## [Short exercise]
Find each line holding "materials" and copy it out.

## [Data block]
+++
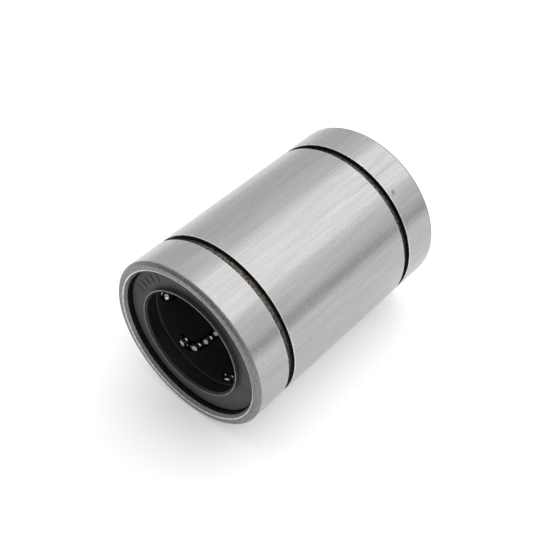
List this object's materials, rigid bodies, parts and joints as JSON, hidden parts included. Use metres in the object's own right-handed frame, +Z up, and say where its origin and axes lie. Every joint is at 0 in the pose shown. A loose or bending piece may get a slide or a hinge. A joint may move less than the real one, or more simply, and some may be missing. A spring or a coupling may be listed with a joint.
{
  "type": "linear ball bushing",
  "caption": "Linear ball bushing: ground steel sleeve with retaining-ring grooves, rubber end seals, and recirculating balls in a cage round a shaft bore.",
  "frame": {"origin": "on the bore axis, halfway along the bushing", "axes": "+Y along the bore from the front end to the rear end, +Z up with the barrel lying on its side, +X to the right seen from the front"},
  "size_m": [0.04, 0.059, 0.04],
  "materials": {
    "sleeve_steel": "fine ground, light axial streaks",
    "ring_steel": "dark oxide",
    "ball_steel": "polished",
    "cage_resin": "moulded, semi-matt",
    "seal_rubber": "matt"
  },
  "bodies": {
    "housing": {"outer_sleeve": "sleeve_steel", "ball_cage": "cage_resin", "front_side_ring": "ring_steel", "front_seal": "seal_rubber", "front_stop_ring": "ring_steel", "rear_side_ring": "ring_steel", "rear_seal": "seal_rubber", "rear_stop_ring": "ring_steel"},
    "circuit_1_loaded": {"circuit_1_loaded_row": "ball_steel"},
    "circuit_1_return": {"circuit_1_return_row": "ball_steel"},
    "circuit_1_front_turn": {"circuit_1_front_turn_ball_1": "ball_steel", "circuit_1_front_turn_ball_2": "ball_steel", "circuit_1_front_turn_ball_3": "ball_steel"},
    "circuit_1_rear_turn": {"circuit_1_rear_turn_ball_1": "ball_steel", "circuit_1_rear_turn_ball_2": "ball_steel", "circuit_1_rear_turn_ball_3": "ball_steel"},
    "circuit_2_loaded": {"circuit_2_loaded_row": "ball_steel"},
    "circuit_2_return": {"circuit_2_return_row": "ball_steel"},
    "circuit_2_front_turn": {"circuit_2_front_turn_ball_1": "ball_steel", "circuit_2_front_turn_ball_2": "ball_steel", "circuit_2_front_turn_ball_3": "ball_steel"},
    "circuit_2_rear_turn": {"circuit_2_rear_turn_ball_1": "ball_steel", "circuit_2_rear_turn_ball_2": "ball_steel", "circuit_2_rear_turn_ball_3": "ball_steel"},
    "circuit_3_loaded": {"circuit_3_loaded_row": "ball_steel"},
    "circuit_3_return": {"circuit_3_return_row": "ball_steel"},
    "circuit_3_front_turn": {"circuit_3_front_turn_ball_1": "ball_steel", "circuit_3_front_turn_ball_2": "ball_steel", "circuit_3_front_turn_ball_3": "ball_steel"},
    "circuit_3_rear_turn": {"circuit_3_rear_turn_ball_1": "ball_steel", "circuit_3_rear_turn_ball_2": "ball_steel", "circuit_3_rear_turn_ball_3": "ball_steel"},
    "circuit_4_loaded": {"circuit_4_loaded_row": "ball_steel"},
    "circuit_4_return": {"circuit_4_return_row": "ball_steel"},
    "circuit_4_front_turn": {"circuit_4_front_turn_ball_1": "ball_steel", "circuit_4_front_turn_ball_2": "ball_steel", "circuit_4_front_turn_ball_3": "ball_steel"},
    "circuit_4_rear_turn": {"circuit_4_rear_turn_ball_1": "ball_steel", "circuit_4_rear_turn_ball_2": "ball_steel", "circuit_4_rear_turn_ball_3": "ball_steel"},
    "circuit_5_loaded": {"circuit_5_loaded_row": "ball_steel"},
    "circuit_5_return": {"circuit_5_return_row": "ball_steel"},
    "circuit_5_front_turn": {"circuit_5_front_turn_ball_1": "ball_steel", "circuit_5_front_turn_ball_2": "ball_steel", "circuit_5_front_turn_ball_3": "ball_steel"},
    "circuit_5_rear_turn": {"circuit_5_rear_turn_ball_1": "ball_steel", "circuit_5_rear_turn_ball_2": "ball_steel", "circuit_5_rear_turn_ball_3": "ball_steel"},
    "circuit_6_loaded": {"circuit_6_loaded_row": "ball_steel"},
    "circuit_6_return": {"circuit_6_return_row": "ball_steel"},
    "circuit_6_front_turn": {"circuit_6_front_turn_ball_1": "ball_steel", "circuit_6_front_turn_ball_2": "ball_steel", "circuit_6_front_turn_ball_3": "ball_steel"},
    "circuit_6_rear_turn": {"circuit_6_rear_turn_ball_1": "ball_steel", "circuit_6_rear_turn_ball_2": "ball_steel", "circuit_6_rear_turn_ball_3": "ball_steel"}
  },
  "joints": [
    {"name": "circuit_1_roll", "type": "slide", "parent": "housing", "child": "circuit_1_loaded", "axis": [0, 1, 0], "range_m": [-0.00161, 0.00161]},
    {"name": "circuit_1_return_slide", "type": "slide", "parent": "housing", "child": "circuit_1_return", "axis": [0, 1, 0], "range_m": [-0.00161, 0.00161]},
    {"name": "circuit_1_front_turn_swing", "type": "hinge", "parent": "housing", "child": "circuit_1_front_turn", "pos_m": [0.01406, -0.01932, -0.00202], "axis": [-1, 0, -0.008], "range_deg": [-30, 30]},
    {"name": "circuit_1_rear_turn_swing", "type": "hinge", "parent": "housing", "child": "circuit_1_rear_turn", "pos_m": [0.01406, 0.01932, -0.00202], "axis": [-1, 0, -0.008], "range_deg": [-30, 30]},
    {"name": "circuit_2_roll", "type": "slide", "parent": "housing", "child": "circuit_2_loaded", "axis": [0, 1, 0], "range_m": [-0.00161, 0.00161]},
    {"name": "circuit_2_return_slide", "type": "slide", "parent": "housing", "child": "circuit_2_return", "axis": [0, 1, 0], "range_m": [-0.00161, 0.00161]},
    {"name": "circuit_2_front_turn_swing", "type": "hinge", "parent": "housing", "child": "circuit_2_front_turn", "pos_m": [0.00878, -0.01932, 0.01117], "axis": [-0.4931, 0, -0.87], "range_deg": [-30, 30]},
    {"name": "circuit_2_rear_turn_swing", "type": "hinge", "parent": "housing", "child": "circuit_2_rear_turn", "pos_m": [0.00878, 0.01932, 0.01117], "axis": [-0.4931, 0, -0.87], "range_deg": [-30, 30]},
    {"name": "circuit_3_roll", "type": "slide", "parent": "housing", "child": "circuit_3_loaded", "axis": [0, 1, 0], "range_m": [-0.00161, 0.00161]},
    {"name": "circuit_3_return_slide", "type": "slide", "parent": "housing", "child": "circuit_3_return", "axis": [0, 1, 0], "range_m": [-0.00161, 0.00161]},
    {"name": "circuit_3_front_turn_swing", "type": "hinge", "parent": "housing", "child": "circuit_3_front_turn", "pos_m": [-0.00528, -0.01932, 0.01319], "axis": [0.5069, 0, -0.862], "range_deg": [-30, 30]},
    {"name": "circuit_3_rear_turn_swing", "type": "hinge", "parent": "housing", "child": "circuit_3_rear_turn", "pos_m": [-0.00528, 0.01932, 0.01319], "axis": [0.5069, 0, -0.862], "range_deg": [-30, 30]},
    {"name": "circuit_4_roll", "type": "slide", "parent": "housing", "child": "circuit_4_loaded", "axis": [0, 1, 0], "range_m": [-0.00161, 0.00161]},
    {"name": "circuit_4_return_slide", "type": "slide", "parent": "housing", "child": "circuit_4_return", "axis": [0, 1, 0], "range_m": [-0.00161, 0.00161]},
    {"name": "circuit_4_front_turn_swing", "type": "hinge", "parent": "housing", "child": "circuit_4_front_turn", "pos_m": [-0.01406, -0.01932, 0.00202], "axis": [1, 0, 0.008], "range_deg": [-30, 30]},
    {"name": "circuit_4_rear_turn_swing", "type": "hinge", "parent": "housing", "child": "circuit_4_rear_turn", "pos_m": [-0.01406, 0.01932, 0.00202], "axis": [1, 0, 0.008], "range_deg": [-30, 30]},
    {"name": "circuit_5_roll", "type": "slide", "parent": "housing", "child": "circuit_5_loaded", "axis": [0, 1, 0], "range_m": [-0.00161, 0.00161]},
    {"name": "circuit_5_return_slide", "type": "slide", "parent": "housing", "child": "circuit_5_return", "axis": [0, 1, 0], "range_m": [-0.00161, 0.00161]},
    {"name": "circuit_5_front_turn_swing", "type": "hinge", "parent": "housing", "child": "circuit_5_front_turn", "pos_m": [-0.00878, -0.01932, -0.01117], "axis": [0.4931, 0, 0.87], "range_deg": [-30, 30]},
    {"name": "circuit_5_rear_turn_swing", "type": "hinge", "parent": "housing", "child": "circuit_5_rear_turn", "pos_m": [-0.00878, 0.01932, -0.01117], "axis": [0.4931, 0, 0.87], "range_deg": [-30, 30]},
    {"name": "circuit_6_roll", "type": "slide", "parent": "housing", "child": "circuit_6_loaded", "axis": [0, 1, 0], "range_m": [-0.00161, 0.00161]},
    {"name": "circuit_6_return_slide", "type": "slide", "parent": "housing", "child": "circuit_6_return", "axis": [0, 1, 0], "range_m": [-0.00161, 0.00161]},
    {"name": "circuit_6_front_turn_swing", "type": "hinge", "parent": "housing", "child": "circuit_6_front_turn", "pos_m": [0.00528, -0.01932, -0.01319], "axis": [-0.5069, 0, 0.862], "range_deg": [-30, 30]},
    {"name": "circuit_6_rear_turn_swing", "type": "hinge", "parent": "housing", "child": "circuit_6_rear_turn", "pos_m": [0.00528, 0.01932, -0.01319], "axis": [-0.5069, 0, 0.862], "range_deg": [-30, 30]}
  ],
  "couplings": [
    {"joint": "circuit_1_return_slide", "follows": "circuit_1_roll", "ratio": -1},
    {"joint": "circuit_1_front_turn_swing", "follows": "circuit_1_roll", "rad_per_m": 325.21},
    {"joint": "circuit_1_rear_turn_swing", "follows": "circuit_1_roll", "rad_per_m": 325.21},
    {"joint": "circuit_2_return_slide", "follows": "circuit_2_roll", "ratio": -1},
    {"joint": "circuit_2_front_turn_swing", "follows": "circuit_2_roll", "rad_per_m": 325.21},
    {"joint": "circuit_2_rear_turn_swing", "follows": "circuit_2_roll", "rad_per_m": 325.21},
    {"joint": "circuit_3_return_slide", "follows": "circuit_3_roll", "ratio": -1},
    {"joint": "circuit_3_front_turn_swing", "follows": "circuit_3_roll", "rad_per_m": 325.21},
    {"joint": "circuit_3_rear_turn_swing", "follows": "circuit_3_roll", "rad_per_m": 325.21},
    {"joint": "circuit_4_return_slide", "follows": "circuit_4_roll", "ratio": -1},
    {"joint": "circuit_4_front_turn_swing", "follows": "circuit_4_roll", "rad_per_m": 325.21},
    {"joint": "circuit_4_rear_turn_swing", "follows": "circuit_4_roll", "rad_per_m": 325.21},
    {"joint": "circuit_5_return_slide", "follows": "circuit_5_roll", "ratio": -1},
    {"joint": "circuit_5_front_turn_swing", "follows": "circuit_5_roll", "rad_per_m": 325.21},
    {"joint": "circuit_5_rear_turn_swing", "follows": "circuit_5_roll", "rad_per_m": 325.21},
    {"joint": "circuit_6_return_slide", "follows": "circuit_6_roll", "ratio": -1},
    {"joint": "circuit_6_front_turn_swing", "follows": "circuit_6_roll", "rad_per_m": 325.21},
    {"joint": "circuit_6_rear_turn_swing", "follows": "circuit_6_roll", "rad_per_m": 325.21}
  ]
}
+++
## [Final result]
List this object's materials, rigid bodies, parts and joints as JSON, hidden parts included. Use metres in the object's own right-handed frame, +Z up, and say where its origin and axes lie. Every joint is at 0 in the pose shown. A loose or bending piece may get a slide or a hinge. A joint may move less than the real one, or more simply, and some may be missing. A spring or a coupling may be listed with a joint.
  "materials": {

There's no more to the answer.